Imagine you are at work and your bubbly colleague, Theresa, has seemingly changed personalities.
A once vivacious office contributor has become quiet, withdrawn and nervous. You notice that Theresa has been coming to work late. She leaves early twice a week to “avoid traffic.” At first you notice a bruise on her arm. Sometimes you do catch her in the ladies room applying make-up to a black eye.
You are reluctant but finally come to terms with the fact that Theresa is the victim of domestic violence. Her work is suffering; her appearance disheveled. But one day, she does take the time to file a restraining order and seek peace for herself.

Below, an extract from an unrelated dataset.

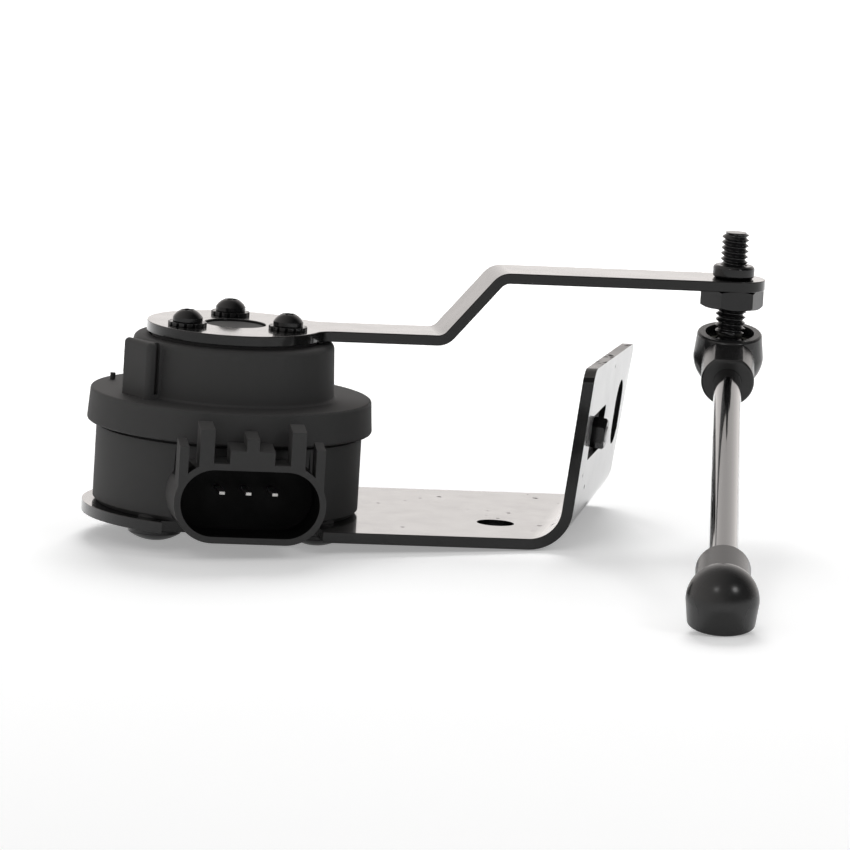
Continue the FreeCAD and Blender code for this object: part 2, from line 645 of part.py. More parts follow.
def pin_place(place):
    """Give a terminal's distance from the connector's middle."""
    return f"({place} - (pin_count - 1) / 2) * pin_pitch"


def make_terminals():
    """Bend each terminal from the connector up to the circuit board."""
    front = f"-({SHROUD_BACK} + shroud_back_wall + pin_reach)"
    back = f"-({SHROUD_BACK} - pin_stand)"
    low = f"{PIN_LEVEL} - pin_thickness / 2"
    high = f"{PIN_LEVEL} + pin_thickness / 2"
    top = f"{BOARD_TOP} + pin_top"
    for place in range(int(value("pin_count"))):
        body = new_body("terminal_%d" % (place + 1), SENSOR_FRAME)
        outline = Outline(body, "YZ_Plane", pin_place(place)).path([
            (front, low), (back, low), (back, top), (f"{back} - pin_thickness", top),
            (f"{back} - pin_thickness", high), (front, high),
        ])
        pad(body, outline, "pin_width", symmetric=True)


def make_board():
    """Make the circuit board with its terminal holes, and the angle sensor chip on it."""
    body = new_body("circuit_board", SENSOR_FRAME)
    outline = Outline(body, "XY_Plane", BOARD_BOTTOM).circle("0", "0", f"{HOUSING_INNER} - board_gap")
    pad(body, outline, "board_thickness")
    back = f"-({SHROUD_BACK} - pin_stand)"
    for place in range(int(value("pin_count"))):
        across = pin_place(place)
        left = f"{across} - pin_width / 2"
        right = f"{across} + pin_width / 2"
        hole = Outline(body, "XY_Plane", BOARD_BOTTOM)
        hole.rectangle(left, f"{back} - pin_thickness", right, back)
        pocket(body, hole, backwards=True)
    chip = new_body("angle_sensor_chip", SENSOR_FRAME)
    half = "chip_size / 2"
    square = Outline(chip, "XY_Plane", BOARD_TOP).rectangle(f"-{half}", f"-{half}", half, half)
    pad(chip, square, "chip_height")


def make_gasket():
    """Make the flat gasket between the housing and its cover."""
    body = new_body("housing_gasket", SENSOR_FRAME)
    outside = "housing_radius - gasket_setback"
    turn(body, [(HOUSING_INNER, HOUSING_TOP), (outside, HOUSING_TOP), (outside, COVER_BOTTOM),
                (HOUSING_INNER, COVER_BOTTOM)])


def make_cover():
    """Mould the cover: ring, cap, recess for the rotor, bearing tube and the boss at its side."""
    body = new_body("upper_cover", SENSOR_FRAME)
    recess = f"({ROTOR_RADIUS} + recess_gap)"
    tube = f"({BUSH_OUTER} + cover_wall)"
    cap_inner = f"({CAP_TOP_RADIUS} - cover_wall)"
    ring_ceiling = f"({RING_TOP} - cover_wall)"
    turn(body, [
        (HOUSING_INNER, COVER_BOTTOM),
        (RING_RADIUS, COVER_BOTTOM),
        (RING_TOP_RADIUS, RING_TOP),
        (CAP_RADIUS, RING_TOP),
        (CAP_TOP_RADIUS, CAP_TOP),
        (recess, CAP_TOP),
        (recess, RECESS_FLOOR),
        (SEAL_OUTER, RECESS_FLOOR),
        (SEAL_OUTER, SEAL_BOTTOM),
        (BUSH_OUTER, SEAL_BOTTOM),
        (BUSH_OUTER, BUSH_BOTTOM),
        (tube, BUSH_BOTTOM),
        (tube, CAP_CEILING),
        (cap_inner, CAP_CEILING),
        (cap_inner, ring_ceiling),
        (HOUSING_INNER, ring_ceiling),
    ])
    ease(body, "cap_rounding", ring_edge(CAP_TOP_RADIUS, CAP_TOP))
    ease(body, "ring_rounding", ring_edge(RING_TOP_RADIUS, RING_TOP))
    ease(body, "ring_rounding", ring_edge(RING_RADIUS, COVER_BOTTOM))
    ease(body, "cap_fillet", ring_edge(CAP_RADIUS, RING_TOP))

    turned = "rotation(vector(0; 0; 1); key_angle)"
    wall = f"({CAP_TOP_RADIUS} - cover_wall / 2)"
    boss = Outline(body, "XY_Plane", ring_ceiling, turned)
    boss.rectangle(wall, "-key_half_width", KEY_REACH, "key_half_width")
    pad(body, boss, "cover_wall + key_height")
    ease(body, "key_rounding", key_edges)
    groove = Outline(body, "XY_Plane", f"{RING_TOP} + groove_width", turned)
    low = "key_half_width - groove_depth"
    groove.rectangle(CAP_RADIUS, low, f"{CAP_RADIUS} + groove_width", "key_half_width + groove_depth")
    pocket(body, groove, backwards=True)
    around = "peg_angle * 1 deg"
    peg = Outline(body, "XY_Plane", RING_TOP)
    peg.circle(f"{PEG_CIRCLE} * cos({around})", f"{PEG_CIRCLE} * sin({around})", "peg_radius")
    pad(body, peg, "peg_height")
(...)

All of the sudden, she is fired because the employer is tired of dealing with the tardiness and performance issues that resulted from Theresa being harassed in her home space.
While the state of New York specifically has legislation specifically to protect the job status of those facing domestic violence, employers nationally need to support employees who exercise their rights to fight sexual harassment at work AND at home. EEOC guidance on this issue shows there are many ways that an employer can support valued employees.
Employees facing domestic violence should also avail themselves of the EEOC guidance to facilitate a productive discussion with Human Resources.
1. A domestic partner who files for a restraining order from harassment even in the home sector is can be afforded the same protections under Title VII to not face retaliation for exercising his or her civil rights. As 74% of those facing domestic violence do endure harassment from their partners at work as well, employers should update their policies and training to help managers minimize the impact on work and on the employee.
2. Domestic violence can lead to physical, mental and emotional trauma which can have an impact on work performance. Depending on the injury and extent of trauma, a survivor of domestic violence may have the right to access the American with Disabilities statues for accommodations.
3. FMLA. If an employer is covered by the Family Medical Leave Act, employees may also have the right to access intermittent FMLA for unpaid leave to deal with the unfortunate impact of domestic violence.
Though the EEOC has not officially expanded the protection of Title VII and the Americans with Disabilities act, it does offer caution to employers when working with employees who face domestic violence. Remember, the cost to defend a complaint to summary judgment is close to $75,000. Therefore, it is not only cost effective to work with an employee instead of firing them and drawing a potential legal action, it provides stability to the community and workforce when such unfortunate occurrences do arise and affect the workplace.